## Your instructions:
Repeat exactly the lines between and including those that contain "const jute = new" and "bpy.context.scene.collection.objects.link(empty)". Output no other line.

## Dataset records:
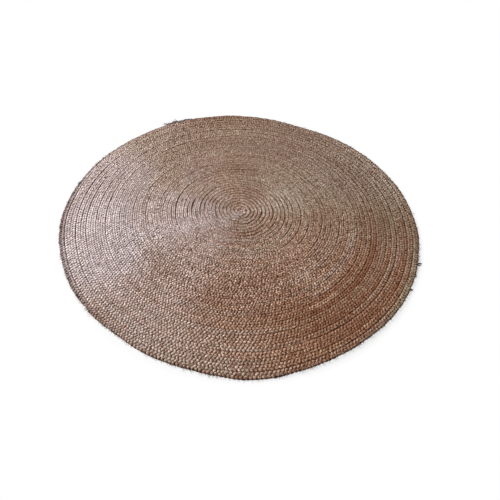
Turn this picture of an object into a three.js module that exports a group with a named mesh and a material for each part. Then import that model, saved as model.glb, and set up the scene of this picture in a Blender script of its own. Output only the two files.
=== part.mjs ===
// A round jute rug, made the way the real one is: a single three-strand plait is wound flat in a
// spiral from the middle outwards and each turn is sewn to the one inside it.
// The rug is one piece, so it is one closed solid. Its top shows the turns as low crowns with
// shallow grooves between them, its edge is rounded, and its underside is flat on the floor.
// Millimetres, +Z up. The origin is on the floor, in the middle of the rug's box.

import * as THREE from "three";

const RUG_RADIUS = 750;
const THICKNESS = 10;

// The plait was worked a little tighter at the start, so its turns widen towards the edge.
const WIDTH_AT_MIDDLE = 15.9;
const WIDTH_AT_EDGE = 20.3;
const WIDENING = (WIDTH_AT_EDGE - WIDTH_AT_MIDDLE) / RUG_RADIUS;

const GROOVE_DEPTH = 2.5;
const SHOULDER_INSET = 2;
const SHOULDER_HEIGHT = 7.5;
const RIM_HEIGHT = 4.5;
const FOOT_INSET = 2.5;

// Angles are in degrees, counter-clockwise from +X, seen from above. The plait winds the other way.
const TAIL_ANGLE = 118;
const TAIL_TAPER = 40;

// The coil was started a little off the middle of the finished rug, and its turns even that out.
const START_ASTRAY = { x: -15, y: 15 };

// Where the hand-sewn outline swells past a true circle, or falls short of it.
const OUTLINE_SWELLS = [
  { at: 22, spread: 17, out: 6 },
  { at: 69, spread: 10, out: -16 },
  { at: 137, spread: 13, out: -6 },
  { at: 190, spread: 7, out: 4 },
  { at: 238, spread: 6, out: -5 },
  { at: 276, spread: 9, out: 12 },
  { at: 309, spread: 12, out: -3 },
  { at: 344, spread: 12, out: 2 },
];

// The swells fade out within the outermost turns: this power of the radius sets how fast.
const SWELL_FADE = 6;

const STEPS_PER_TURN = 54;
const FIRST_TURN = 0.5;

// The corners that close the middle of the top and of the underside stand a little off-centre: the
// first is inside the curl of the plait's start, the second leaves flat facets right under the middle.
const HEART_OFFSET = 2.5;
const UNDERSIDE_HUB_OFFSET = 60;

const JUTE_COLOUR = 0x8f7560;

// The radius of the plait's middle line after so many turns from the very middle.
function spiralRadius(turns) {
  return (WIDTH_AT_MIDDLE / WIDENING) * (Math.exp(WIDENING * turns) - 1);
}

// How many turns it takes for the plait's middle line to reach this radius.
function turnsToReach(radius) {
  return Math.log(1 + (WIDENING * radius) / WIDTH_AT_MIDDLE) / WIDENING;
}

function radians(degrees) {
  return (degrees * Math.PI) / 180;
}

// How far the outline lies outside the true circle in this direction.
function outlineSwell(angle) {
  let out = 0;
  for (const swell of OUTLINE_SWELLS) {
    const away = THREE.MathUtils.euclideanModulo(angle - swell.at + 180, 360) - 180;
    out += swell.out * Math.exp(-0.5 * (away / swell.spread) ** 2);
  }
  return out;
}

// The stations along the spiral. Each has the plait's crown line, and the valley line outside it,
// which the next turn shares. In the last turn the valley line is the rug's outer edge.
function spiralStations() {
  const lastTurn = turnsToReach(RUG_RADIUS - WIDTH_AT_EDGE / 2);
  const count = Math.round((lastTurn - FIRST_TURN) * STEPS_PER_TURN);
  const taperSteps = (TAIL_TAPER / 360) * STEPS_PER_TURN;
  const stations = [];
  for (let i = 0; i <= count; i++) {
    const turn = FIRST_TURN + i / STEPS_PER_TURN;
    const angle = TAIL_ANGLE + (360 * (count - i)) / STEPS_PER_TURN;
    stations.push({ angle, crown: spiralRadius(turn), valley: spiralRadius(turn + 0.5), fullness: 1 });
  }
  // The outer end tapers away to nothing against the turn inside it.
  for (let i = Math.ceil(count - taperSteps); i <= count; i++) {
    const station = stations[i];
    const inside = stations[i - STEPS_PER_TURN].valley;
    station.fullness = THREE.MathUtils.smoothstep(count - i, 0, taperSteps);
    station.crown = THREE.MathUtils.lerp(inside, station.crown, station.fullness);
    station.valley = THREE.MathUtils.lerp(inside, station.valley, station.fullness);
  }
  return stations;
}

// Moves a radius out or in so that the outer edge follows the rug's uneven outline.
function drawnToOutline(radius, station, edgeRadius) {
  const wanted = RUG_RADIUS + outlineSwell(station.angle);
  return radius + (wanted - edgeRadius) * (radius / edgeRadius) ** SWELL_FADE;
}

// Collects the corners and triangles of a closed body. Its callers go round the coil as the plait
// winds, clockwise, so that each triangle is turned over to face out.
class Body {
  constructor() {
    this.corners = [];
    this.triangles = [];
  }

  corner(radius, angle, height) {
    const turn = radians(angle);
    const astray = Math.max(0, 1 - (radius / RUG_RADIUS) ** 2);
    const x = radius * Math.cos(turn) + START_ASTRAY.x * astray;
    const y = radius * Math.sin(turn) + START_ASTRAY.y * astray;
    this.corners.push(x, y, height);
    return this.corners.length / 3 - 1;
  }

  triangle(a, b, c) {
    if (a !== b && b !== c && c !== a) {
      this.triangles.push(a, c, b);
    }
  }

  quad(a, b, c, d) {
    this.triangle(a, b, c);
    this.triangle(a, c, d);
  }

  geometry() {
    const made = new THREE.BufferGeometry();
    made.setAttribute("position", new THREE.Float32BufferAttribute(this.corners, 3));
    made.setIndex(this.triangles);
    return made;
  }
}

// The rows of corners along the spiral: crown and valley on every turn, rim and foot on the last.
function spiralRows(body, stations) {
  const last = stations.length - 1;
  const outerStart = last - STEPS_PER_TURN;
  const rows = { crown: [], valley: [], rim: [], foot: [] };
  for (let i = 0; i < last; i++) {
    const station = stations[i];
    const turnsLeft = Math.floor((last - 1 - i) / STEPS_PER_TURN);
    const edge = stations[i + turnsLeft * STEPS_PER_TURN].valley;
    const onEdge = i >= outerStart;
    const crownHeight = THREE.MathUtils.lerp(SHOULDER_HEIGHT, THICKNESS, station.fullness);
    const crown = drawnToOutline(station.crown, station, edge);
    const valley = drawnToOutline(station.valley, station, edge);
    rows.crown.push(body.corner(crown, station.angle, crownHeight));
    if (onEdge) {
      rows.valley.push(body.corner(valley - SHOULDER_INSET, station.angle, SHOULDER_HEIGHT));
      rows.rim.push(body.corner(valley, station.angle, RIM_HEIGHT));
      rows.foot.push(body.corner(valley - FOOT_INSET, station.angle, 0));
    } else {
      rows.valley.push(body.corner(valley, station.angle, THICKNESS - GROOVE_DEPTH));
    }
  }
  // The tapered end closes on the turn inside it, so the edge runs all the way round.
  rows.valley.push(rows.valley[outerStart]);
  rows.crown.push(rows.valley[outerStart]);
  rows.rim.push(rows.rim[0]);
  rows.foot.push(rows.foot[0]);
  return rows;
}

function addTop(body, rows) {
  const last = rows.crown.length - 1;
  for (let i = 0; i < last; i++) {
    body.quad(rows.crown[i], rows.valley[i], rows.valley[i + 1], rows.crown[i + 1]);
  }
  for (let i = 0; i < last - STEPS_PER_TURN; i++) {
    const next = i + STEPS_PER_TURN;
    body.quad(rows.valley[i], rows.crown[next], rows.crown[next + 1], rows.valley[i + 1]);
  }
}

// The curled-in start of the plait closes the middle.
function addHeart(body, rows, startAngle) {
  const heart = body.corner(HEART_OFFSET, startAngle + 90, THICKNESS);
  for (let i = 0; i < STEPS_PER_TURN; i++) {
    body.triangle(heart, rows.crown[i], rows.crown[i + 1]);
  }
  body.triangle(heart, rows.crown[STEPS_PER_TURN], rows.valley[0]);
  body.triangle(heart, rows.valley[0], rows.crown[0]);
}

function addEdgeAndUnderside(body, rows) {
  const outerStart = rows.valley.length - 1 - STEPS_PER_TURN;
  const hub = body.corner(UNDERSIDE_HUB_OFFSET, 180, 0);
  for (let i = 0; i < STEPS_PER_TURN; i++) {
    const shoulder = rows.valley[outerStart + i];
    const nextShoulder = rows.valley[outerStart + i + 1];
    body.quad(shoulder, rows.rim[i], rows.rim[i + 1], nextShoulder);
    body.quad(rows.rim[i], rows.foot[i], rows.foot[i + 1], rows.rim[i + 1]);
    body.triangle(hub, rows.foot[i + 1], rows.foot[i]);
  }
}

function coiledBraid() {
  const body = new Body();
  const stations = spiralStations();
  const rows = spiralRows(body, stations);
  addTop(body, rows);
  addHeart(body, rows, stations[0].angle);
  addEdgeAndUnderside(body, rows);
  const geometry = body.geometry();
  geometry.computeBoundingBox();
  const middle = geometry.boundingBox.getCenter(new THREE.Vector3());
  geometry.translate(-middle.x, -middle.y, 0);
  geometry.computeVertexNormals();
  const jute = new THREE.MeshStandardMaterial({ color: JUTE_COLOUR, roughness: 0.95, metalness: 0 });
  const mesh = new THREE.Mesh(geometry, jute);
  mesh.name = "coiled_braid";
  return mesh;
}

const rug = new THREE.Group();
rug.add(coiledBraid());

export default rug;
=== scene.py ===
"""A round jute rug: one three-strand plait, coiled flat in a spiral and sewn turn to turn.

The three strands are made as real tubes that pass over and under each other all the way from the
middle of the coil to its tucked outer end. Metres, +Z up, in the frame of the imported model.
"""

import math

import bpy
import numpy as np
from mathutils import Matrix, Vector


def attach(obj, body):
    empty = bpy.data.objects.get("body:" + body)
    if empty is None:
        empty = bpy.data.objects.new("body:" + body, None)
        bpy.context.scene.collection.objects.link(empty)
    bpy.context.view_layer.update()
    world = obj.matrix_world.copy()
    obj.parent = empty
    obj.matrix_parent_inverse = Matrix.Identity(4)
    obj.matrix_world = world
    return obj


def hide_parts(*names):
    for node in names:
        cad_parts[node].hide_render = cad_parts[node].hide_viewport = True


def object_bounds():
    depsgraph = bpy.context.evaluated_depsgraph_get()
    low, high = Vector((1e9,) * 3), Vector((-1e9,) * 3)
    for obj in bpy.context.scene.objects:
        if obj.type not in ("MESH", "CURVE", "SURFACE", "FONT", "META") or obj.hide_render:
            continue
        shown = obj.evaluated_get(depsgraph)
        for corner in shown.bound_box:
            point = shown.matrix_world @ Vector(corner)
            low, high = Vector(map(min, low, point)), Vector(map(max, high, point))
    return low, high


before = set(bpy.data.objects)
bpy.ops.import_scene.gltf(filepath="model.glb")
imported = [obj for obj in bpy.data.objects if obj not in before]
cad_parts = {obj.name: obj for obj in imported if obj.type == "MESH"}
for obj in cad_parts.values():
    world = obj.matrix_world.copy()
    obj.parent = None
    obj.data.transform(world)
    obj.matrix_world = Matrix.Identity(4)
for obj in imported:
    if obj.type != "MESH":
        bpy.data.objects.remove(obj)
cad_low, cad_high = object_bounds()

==

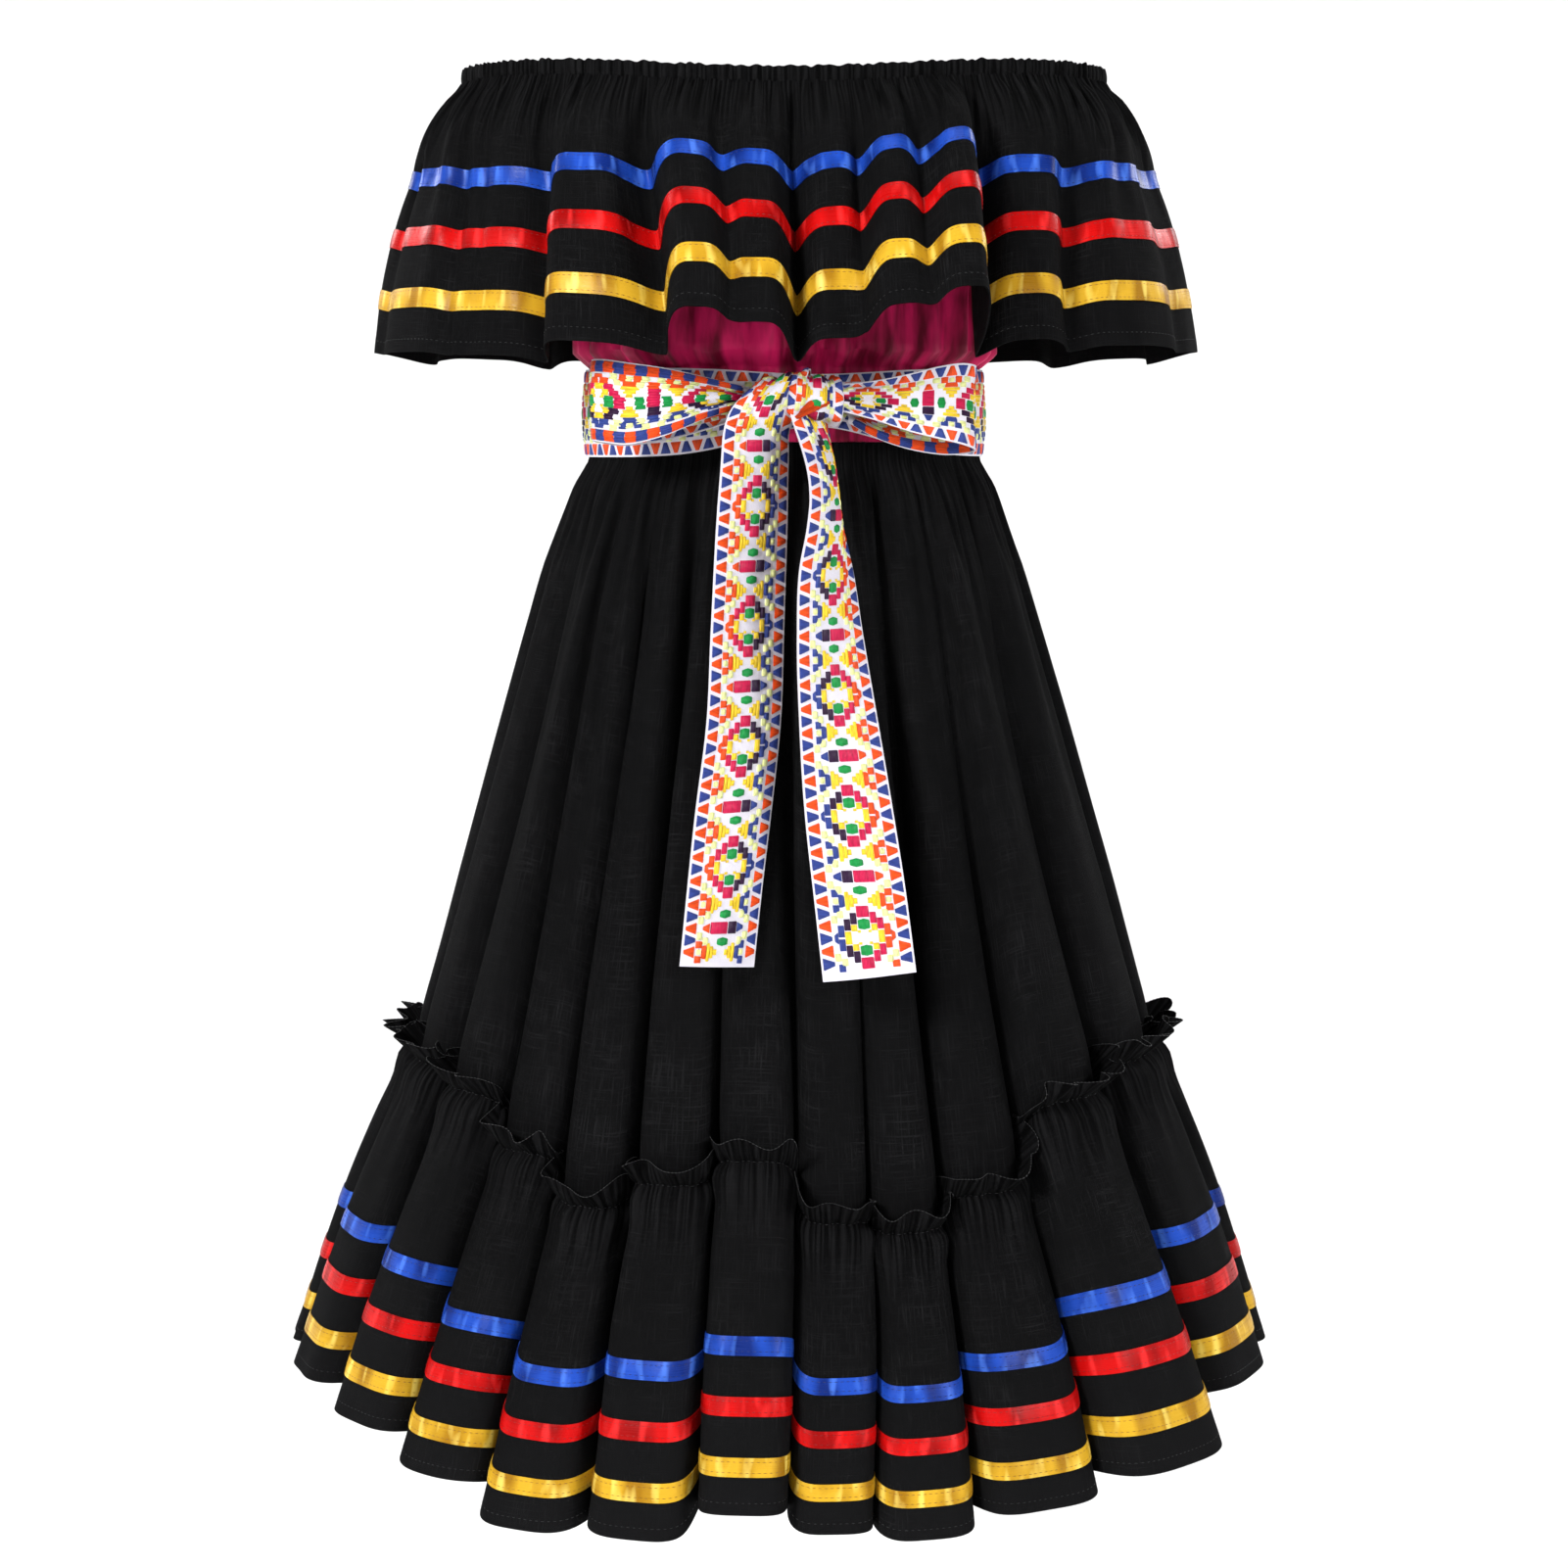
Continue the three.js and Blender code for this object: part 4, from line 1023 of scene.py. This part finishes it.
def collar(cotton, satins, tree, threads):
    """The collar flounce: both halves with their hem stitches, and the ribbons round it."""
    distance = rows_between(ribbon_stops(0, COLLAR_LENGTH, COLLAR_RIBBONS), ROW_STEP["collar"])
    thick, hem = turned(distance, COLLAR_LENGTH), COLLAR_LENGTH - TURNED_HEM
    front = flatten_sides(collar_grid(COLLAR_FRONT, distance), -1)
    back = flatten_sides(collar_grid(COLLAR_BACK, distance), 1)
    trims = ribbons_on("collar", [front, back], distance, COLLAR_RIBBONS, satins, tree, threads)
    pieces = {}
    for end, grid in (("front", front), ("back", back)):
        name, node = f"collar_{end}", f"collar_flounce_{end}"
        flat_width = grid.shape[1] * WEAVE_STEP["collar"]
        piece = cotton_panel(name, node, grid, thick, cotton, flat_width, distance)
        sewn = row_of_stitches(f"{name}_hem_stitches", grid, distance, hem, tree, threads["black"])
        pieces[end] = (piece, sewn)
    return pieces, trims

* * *

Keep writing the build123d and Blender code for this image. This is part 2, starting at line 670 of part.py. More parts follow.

## Output:
  const jute = new THREE.MeshStandardMaterial({ color: JUTE_COLOUR, roughness: 0.95, metalness: 0 });
  const mesh = new THREE.Mesh(geometry, jute);
  mesh.name = "coiled_braid";
  return mesh;
}

const rug = new THREE.Group();
rug.add(coiledBraid());

export default rug;
=== scene.py ===
"""A round jute rug: one three-strand plait, coiled flat in a spiral and sewn turn to turn.

The three strands are made as real tubes that pass over and under each other all the way from the
middle of the coil to its tucked outer end. Metres, +Z up, in the frame of the imported model.
"""

import math

import bpy
import numpy as np
from mathutils import Matrix, Vector


def attach(obj, body):
    empty = bpy.data.objects.get("body:" + body)
    if empty is None:
        empty = bpy.data.objects.new("body:" + body, None)
        bpy.context.scene.collection.objects.link(empty)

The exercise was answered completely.